Scudo brings to the solution of supply chain insecurity two established open source technologies. For the past five years, Uptane has been a mainstay in secure software update systems used by a number of original equipment manufacturers (OEMs). While in-toto is new to the automotive space, it has been widely integrated into open source projects, such as Sigstore, GitLab, and Reproducible Builds. Even SolarWinds, which ignited much of the recent concern about supply chain vulnerabilities when its software update mechanism inadvertently introduced malware that led to massive data breaches, adopted in-toto as part of its re-designed security system. in-toto is also a core part of SLSA, the industry’s leading software supply chain best practices framework.

How Scudo works

The whitepaper offers a very high-level conceptual design of how Scudo works (see diagram). A supply chain orchestrator signs the image to be uploaded, and its associated in-toto metadata, and maps the relevant metadata to a corresponding layout. As the name implies, the layout defines the steps of a software supply chain that must be carried out in order to write, test, package and distribute your software.
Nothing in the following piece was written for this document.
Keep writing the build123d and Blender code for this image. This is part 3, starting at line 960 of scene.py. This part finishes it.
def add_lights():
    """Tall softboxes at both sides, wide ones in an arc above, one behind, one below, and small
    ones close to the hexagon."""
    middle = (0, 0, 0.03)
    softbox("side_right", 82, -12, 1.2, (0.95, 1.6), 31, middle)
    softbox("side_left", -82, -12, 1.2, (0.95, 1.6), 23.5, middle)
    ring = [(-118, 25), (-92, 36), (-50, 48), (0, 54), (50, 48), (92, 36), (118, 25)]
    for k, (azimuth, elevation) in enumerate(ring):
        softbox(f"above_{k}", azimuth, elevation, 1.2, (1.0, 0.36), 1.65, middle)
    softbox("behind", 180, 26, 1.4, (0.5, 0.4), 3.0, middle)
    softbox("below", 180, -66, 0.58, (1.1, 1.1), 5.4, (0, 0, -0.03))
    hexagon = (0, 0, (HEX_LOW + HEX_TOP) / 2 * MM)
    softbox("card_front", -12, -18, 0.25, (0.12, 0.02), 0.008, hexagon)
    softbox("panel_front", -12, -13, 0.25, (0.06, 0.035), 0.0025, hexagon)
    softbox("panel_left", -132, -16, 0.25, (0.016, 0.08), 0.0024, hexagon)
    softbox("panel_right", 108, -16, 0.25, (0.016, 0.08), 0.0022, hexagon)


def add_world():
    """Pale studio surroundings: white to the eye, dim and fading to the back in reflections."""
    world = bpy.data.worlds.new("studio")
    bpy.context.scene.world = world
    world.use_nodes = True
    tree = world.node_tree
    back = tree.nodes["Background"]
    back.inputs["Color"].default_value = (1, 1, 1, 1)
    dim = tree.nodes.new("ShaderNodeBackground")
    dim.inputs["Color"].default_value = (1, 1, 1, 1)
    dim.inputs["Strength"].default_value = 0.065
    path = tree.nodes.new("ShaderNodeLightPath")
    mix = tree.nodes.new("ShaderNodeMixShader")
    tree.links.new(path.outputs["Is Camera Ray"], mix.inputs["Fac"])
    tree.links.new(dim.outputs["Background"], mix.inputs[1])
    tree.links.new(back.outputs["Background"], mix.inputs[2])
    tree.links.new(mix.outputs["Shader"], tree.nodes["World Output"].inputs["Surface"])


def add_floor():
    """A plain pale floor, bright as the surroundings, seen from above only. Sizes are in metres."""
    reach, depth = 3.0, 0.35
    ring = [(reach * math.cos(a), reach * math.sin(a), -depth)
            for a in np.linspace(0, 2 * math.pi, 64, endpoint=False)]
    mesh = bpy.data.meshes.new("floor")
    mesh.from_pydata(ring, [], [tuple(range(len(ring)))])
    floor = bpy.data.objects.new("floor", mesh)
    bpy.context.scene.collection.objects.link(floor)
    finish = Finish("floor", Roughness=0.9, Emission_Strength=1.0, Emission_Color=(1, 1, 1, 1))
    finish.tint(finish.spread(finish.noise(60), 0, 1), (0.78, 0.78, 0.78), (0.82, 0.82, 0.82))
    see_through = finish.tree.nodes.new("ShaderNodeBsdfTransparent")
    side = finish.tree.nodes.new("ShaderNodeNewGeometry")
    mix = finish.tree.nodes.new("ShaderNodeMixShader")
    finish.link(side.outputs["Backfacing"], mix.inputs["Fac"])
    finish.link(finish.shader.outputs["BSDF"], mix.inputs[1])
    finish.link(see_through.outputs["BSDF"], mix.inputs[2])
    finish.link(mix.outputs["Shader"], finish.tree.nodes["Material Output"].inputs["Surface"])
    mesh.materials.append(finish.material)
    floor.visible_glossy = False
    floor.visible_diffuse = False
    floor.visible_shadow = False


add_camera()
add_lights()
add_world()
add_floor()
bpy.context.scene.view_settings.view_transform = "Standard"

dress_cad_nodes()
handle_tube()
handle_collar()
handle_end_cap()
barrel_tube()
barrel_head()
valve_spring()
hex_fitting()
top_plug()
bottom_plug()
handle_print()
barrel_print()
Put simply, the metadata says what was done while the layout states what was supposed to be done. Agreement between the two indicates the client is receiving a secure copy of the requested software.
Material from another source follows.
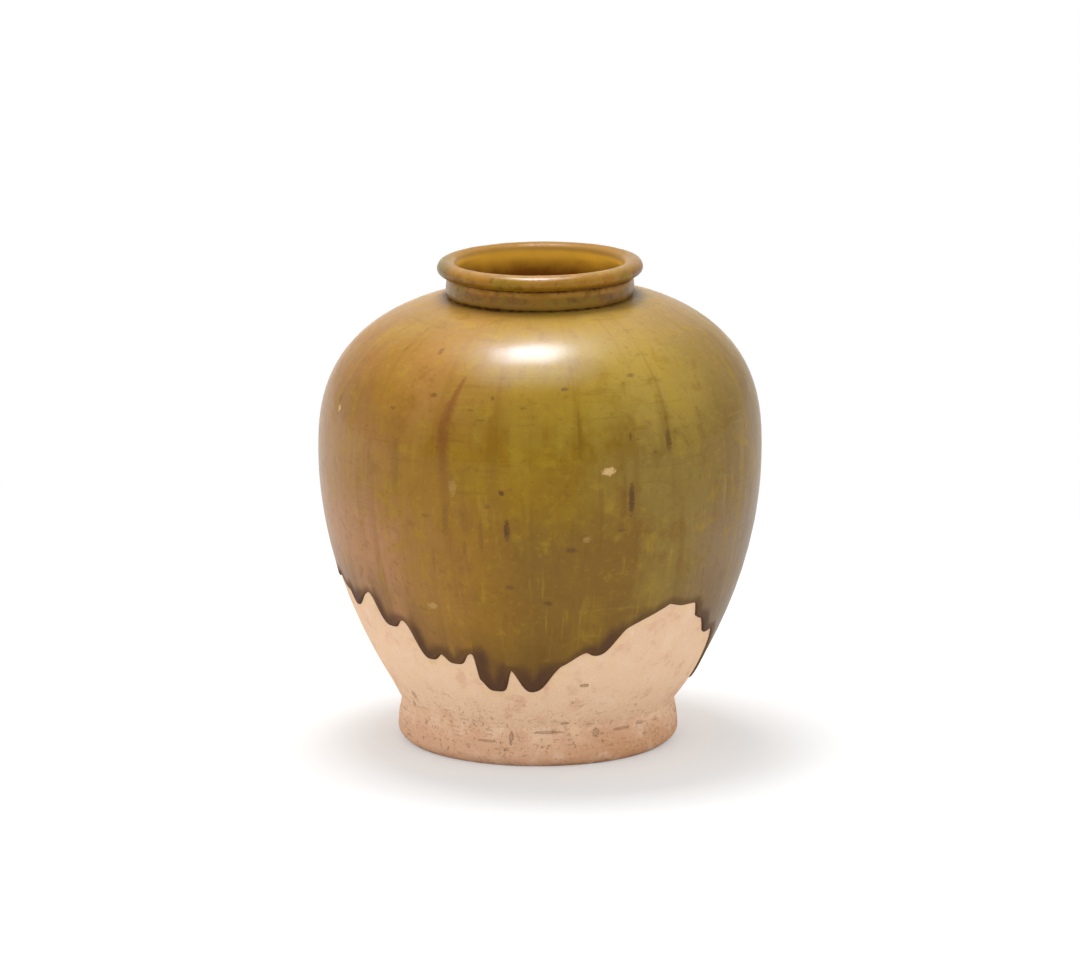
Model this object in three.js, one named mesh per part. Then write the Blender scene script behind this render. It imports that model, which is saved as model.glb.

Figure 1: Scudo modifies the standard Uptane structure by introducing in-toto metadata into one of the repositories. In this example, we have assumed in-toto metadata is stored alongside the images in the Image repository.

Scudo is built on a solution successfully implemented by Datadog that uses both in-toto and The Update Framework (TUF), Uptane’s parent framework. The Datadog solution is used to secure hundreds of integrations for its Agent—a product that collects metrics for analysis of host machines. (You can read about this in-toto/TUF collaboration in a Datadog blog, which was written by Scudo team member Trishank Karthik Kuppusamy. The specification was also submitted and approved as an in-toto enhancement (ITE), and serves as guidance for implementing compromise-resilient continuous integration/continuous pipelines).

According to Kuppusamy, “Integrating in-toto with TUF allowed us to build a compromise-resilient CI pipeline three years before the SolarWinds incident. The combination protected our Agent integrations against man-in-the-middle attacks anywhere in the software publication lifecycle, from the moment our developers release new or updated integrations to when our end-users install them. The combination of in-toto and TUF uses defense in depth to an extent where these attacks can be rendered infeasible.”

As shown in the diagram below, Scudo stores in-toto metadata in the Image repository, one of two repositories employed in Uptane’s architecture. The dual repository design is a major difference between Uptane and TUF, and therefore determining which should be used to store in-toto metadata was one of the first design decisions the Scudo team addressed. While either repository can actually be adapted to this purpose, the Image repository, which is signed by offline keys, offers the more secure option.

Creating Defense-in-Depth with other open source strategies

In presenting Scudo, the whitepaper authors—Kuppusamy; Aditya Sirish A Yelgundhalli, Marina Moore, Lois Anne DeLong, and Justin Cappos of New York University; and Santiago Torres-Arias of Purdue University—acknowledge a number of other open source strategies that could perhaps be adapted to an automotive space. The paper presents an overview of these technologies, which include Sigstore, Grafeas, and SBoM formats, such as SPDX and Cyclone DX, and shows how Scudo, through in-toto, offers some distinct advantages over these choices. For one thing, in-toto has the ability to cryptographically track artifacts through the full supply chain. It also includes primitives that serve to define and enforce policies.

Yet, the authors also point out that, like both Uptane and in-toto, Scudo can work as a complementary element in other systems. “Since its inception, in-toto was intended to close the gap between software repositories and the developer,” explains Torres-Arias, who was the lead developer of in-toto while completing his doctorate at New York University. “However, to provide some symmetry, other solutions like TUF and Uptane work fantastically at closing the gap between software repositories and software users. Because of this, these solutions are great when used together.” A multi-layered framework in which Scudo is paired with other solutions, can help to create “Defense-in-Depth” which as defined by US NIST IR8183 is “the application of multiple countermeasures in a layered or stepwise manner” to “ensure that attacks missed by one technology are caught by another.”

Next steps for Scudo

The Scudo team is planning to publish a more formal specification of the framework as a Proposed Uptane Revisions and Enhancements (PURE). The PURE document will propose changes to the Uptane Standard that could expand Scudo’s use as a defense against the software supply chain threats in real-world applications. This expanded version of the Scudo specification will more closely examine the unique demands of the automotive industry, such as dealing with large and diverse codebases, and the reality that ECUs vary widely in terms of bandwidth and other resources.

According to Prof. Justin Cappos “It is essential that a viable software supply chain solution exists before an incident like SolarWinds impacts the automotive community, where it could cost many lives.”